- Active: 2024–present (allegedly)
- Country: Russia North Korea
- Branch: 11th Guards Air Assault Brigade, Airborne Troops
- Type: Battalion
- Size: Battalion
- Engagements: Russian invasion of Ukraine;

Commanders
- Current commander: Unknown

= Buryat Battalion =

The Buryat Battalion is a battalion that supposedly serves within the Russian army, allegedly consisting of soldiers from North Korea tasked to take part in the Russian invasion of Ukraine. The battalion is allegedly part of the 11th Guards Air Assault Brigade.

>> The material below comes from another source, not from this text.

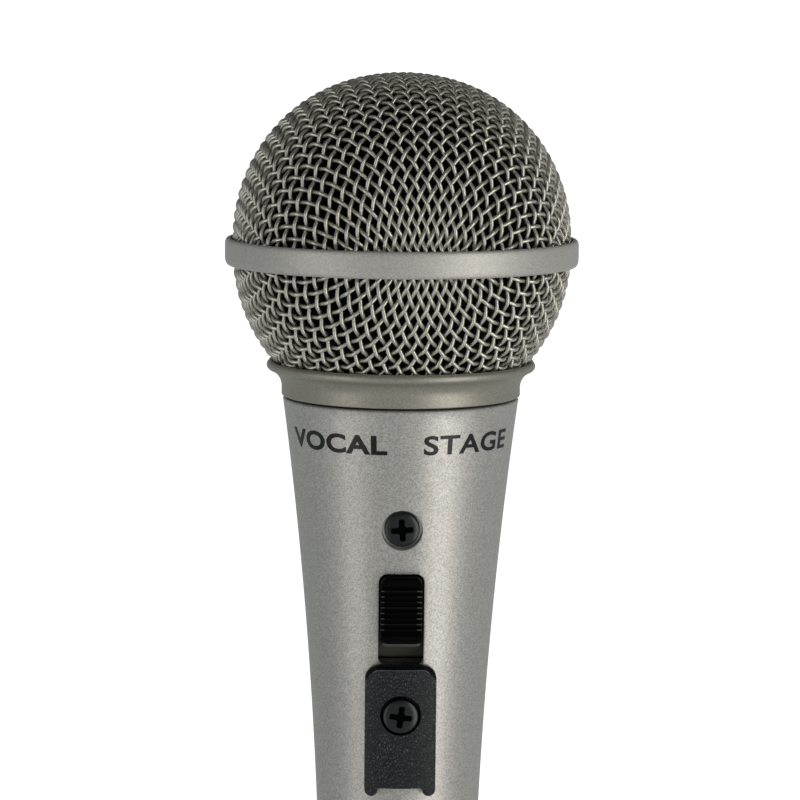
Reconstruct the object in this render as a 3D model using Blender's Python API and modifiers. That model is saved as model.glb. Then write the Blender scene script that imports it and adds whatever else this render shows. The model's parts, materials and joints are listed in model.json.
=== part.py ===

On October 19, 2024, U.S. Secretary of Defense Lloyd Austin stated that he could not confirm reports of North Korean troops being sent to Russia for potential deployment in Ukraine. However, subsequent statements from the U.S. State Department in November 2024 confirmed the presence of over 10,000 North Korean soldiers in western Russia and eastern Ukraine, engaging in combat operations alongside Russian soldiers.

The battalion is reportedly involved in combat activities around the settlements of Sudzha and Kursk. However, there have been instances of desertion among the North Korean soldiers assigned to this unit. In October 2024, reports emerged that 18 North Korean servicemen attempted to escape from their positions in Russia's Kursk Oblast.